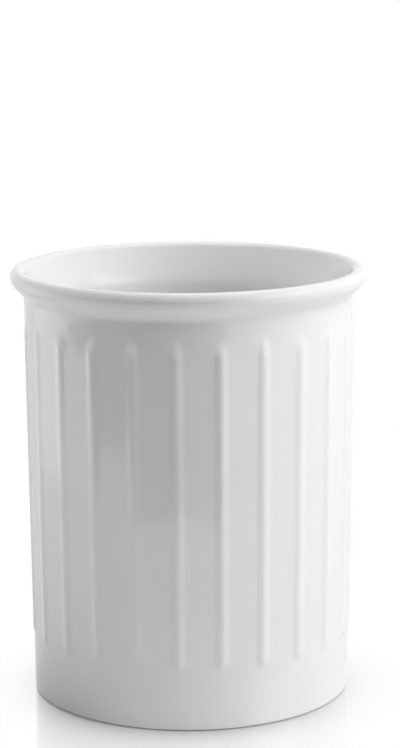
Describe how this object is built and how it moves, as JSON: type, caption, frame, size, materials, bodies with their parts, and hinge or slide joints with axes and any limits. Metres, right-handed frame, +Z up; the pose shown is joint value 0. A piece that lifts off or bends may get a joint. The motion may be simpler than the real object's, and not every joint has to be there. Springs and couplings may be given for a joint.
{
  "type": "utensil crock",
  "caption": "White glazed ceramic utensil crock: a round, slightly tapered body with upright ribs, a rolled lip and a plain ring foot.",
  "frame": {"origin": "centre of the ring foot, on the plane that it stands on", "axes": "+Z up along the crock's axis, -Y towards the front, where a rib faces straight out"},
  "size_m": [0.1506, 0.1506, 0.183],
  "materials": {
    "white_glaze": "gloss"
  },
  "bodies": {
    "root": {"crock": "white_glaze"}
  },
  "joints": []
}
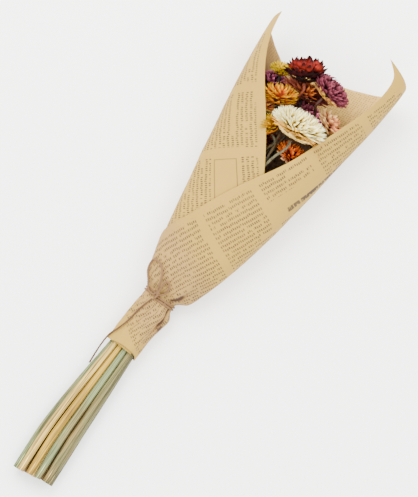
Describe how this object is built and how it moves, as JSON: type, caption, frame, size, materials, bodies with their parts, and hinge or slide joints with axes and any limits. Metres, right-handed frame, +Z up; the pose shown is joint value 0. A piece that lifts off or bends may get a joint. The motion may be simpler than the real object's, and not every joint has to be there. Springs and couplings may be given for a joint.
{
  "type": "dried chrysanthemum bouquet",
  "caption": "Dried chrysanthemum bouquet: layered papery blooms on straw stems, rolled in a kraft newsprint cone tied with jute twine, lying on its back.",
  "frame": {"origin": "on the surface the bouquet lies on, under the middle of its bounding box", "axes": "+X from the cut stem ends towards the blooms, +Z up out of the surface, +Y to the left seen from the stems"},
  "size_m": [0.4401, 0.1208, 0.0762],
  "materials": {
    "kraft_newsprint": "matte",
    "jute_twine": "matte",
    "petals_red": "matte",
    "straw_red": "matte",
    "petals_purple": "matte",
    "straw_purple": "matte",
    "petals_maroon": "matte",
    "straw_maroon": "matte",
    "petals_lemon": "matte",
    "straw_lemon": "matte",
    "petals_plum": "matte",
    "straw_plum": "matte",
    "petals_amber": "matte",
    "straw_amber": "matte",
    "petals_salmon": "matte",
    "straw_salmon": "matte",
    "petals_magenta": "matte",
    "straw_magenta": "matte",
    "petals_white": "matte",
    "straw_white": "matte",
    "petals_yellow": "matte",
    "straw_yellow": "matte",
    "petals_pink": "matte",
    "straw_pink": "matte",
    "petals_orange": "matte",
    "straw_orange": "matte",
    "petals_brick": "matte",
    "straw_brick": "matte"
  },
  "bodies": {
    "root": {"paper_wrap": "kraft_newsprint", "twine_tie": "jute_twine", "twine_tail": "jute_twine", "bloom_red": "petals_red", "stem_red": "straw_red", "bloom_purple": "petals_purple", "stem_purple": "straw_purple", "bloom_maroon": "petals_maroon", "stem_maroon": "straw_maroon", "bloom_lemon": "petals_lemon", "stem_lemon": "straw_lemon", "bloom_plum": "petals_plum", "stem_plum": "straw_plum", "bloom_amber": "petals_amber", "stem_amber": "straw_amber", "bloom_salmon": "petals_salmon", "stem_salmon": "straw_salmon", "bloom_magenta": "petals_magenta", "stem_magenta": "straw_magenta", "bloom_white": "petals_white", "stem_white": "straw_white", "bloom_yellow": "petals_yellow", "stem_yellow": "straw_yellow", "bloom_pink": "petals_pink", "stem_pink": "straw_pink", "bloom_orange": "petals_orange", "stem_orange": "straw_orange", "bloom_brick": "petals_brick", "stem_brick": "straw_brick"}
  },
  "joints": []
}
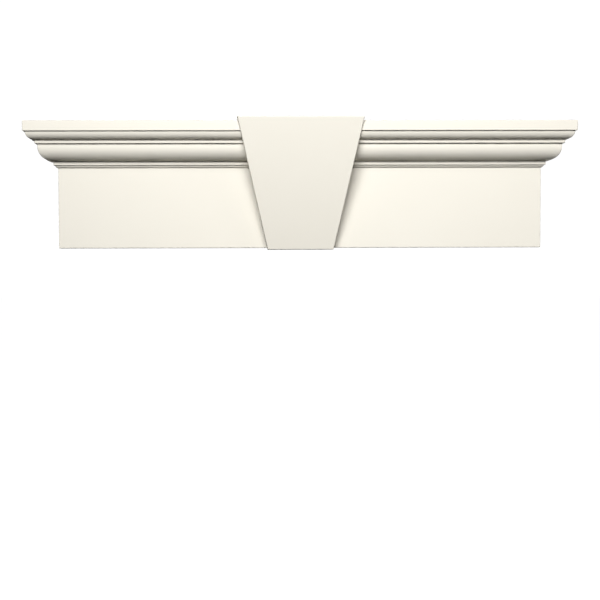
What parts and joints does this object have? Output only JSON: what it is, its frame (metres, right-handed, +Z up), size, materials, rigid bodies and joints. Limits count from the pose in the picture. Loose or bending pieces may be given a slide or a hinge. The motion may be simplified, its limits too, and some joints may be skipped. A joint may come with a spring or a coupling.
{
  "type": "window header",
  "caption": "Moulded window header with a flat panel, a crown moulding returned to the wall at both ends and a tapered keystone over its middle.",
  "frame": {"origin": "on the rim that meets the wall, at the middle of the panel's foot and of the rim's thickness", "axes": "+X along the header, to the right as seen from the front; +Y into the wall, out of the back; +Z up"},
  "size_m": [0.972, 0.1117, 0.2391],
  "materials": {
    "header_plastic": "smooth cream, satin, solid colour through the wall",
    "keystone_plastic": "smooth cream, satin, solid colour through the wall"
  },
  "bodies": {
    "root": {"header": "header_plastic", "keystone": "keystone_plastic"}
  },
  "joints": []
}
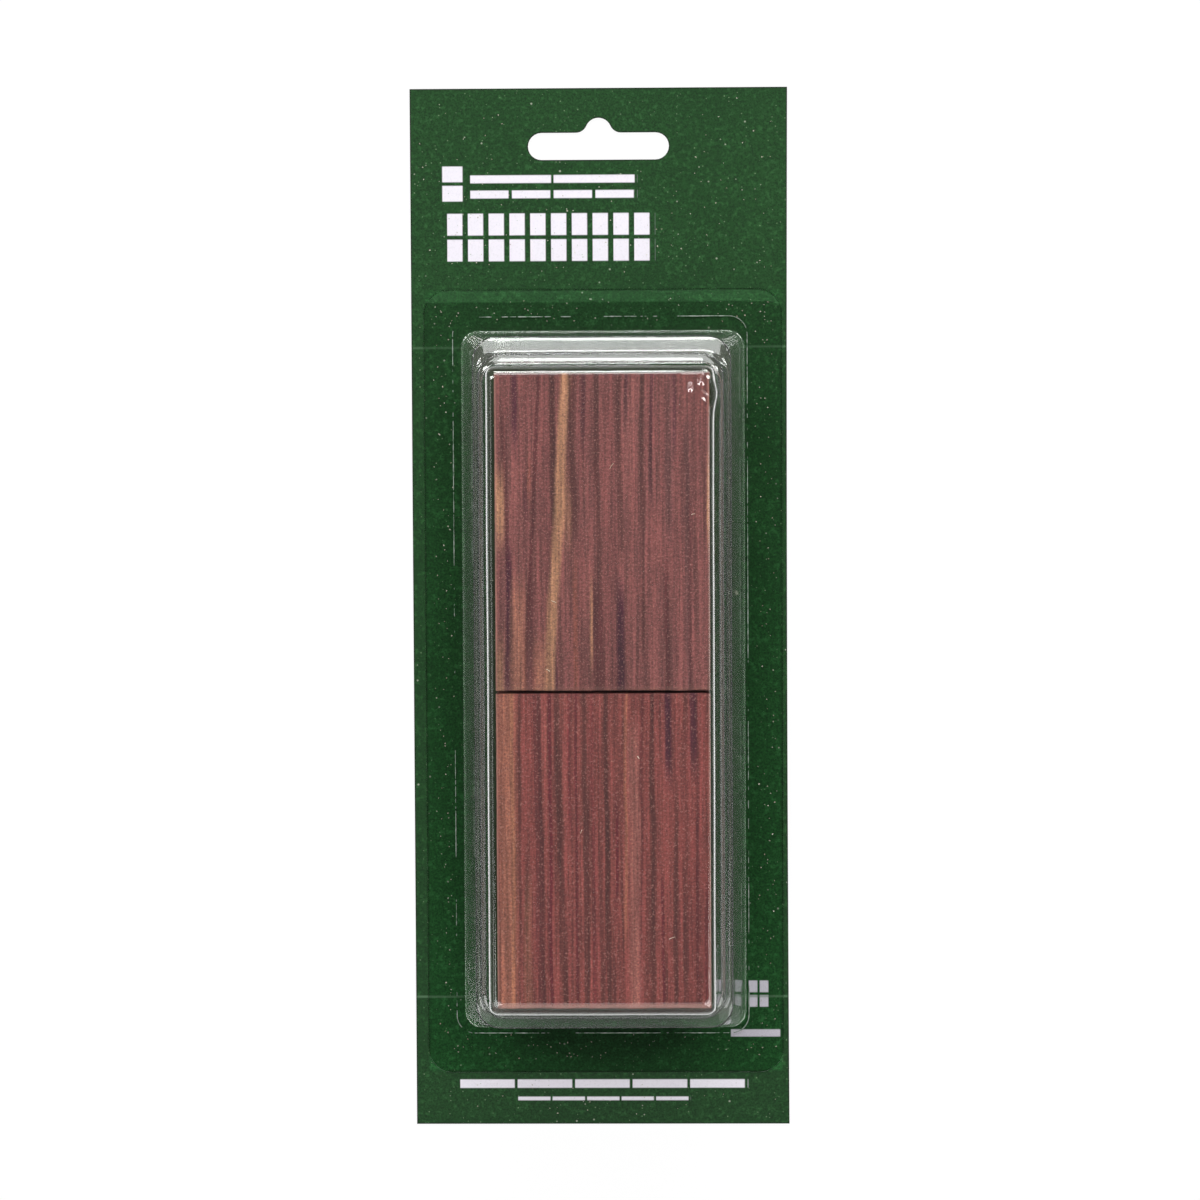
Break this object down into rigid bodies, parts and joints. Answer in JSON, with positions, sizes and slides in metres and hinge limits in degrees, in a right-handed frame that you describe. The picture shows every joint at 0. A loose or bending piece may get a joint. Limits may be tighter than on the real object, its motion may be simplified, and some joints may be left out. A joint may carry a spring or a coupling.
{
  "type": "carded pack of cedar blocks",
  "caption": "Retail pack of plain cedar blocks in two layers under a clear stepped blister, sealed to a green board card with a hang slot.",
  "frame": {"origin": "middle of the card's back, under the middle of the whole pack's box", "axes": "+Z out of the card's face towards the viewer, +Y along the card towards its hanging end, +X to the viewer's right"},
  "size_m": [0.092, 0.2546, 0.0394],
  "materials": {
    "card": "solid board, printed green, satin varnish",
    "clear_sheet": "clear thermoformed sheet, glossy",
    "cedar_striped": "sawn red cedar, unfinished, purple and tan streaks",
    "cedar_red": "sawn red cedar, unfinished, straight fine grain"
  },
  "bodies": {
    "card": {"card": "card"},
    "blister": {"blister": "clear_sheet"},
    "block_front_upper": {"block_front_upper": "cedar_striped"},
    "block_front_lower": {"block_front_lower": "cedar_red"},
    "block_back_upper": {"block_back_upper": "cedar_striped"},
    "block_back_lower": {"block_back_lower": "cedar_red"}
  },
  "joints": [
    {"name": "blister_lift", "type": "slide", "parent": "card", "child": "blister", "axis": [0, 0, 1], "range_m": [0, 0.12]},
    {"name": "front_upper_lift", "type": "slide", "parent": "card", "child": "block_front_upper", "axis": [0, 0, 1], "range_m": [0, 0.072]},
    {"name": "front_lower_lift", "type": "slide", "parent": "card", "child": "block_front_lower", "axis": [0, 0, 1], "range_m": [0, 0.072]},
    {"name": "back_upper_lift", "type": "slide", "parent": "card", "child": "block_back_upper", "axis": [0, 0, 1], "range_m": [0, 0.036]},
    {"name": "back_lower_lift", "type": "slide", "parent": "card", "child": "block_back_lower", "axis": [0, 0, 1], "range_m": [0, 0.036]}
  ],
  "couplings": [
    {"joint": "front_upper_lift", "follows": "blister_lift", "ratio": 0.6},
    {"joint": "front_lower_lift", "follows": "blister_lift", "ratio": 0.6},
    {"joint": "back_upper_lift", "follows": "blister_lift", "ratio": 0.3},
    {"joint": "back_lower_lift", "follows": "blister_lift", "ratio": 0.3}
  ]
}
********
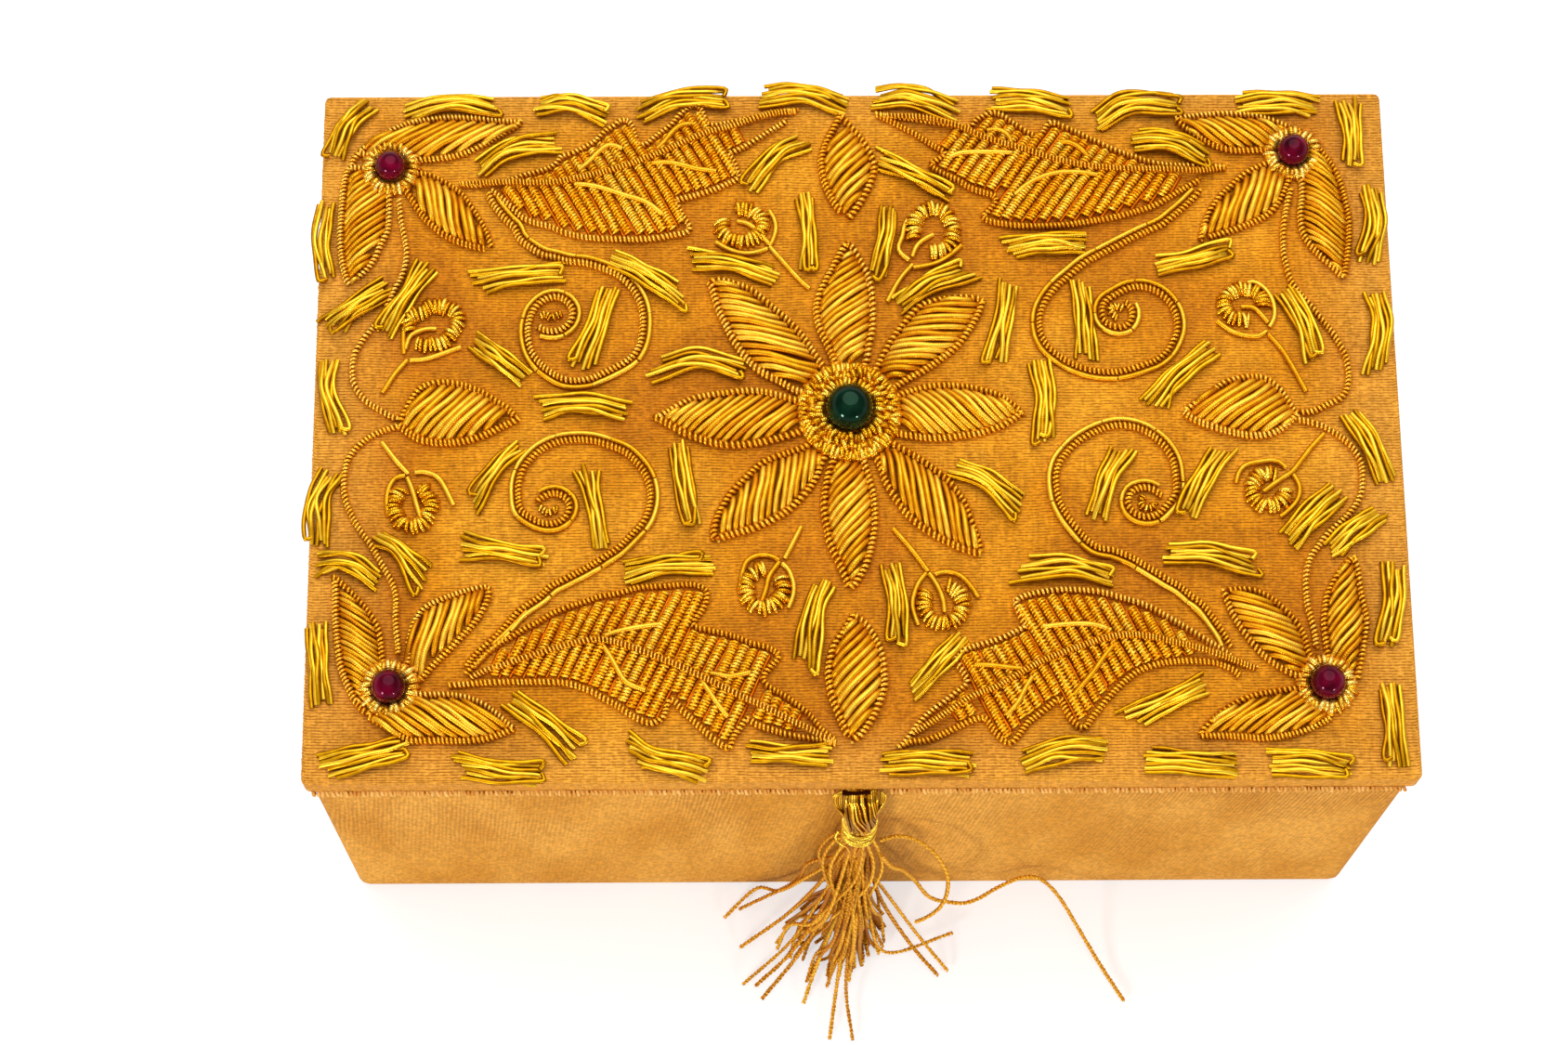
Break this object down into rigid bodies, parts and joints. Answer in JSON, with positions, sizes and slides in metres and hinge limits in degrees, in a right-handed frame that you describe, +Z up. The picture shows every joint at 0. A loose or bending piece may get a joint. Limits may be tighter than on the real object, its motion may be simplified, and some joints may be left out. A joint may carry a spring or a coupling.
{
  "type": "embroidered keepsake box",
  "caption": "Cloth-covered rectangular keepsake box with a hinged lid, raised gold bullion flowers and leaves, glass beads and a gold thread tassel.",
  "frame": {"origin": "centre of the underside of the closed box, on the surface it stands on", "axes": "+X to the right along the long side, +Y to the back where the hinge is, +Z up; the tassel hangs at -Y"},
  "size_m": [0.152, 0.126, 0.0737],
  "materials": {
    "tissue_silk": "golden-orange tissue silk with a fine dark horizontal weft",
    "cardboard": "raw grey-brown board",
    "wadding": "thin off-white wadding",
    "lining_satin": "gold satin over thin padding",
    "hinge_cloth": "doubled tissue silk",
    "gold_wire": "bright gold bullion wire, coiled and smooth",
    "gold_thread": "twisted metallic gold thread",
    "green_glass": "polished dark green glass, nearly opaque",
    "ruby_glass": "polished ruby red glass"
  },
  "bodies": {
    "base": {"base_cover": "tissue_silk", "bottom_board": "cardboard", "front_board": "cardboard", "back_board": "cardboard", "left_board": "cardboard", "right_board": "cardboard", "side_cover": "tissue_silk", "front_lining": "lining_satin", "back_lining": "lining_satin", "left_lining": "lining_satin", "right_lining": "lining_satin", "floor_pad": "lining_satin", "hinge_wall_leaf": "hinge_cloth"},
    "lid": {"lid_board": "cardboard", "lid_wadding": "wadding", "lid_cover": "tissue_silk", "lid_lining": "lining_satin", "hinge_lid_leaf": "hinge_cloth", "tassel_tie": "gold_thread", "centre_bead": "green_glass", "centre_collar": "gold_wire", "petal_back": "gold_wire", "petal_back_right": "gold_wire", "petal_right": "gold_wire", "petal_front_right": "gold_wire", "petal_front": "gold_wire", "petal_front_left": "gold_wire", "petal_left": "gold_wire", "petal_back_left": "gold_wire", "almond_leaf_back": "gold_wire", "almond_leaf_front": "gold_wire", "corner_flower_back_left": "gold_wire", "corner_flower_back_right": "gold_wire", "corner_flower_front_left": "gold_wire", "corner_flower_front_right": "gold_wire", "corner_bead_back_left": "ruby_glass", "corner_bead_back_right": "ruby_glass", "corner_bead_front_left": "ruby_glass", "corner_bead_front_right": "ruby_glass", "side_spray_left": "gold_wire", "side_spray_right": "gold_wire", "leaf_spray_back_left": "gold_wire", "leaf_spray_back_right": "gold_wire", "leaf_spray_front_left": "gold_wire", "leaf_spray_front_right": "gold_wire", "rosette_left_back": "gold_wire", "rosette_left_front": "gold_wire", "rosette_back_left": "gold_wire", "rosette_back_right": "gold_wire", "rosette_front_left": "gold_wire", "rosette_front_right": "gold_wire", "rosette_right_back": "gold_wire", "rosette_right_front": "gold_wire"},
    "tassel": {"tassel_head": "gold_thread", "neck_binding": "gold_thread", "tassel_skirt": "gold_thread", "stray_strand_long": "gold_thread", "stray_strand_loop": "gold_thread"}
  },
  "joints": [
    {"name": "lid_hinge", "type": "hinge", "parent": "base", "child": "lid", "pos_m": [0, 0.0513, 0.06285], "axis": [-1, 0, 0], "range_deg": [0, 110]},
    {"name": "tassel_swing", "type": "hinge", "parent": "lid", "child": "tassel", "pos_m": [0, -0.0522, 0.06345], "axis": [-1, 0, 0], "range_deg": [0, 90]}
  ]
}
********
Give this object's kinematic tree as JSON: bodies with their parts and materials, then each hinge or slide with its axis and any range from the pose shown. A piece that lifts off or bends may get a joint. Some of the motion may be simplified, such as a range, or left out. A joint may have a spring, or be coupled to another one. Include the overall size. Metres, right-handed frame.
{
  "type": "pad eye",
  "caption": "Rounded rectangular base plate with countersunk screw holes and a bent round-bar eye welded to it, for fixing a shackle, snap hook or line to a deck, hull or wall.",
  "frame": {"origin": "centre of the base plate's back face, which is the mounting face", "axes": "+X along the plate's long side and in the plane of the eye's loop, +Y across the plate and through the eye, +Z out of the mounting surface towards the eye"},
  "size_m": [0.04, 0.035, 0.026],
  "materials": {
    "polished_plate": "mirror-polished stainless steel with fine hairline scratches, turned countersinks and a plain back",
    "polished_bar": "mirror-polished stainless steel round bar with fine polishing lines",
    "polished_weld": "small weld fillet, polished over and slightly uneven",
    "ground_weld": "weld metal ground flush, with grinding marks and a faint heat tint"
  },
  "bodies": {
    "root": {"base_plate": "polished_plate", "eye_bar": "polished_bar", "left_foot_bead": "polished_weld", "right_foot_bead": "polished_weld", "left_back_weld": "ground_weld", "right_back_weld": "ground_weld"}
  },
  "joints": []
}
********
TASK BRIEF: Pull out every line of the entries that includes the word "into".

PROBLEM SOLUTION:
  "frame": {"origin": "on the rim that meets the wall, at the middle of the panel's foot and of the rim's thickness", "axes": "+X along the header, to the right as seen from the front; +Y into the wall, out of the back; +Z up"},
Break this object down into rigid bodies, parts and joints. Answer in JSON, with positions, sizes and slides in metres and hinge limits in degrees, in a right-handed frame that you describe. The picture shows every joint at 0. A loose or bending piece may get a joint. Limits may be tighter than on the real object, its motion may be simplified, and some joints may be left out. A joint may carry a spring or a coupling.
Break this object down into rigid bodies, parts and joints. Answer in JSON, with positions, sizes and slides in metres and hinge limits in degrees, in a right-handed frame that you describe, +Z up. The picture shows every joint at 0. A loose or bending piece may get a joint. Limits may be tighter than on the real object, its motion may be simplified, and some joints may be left out. A joint may carry a spring or a coupling.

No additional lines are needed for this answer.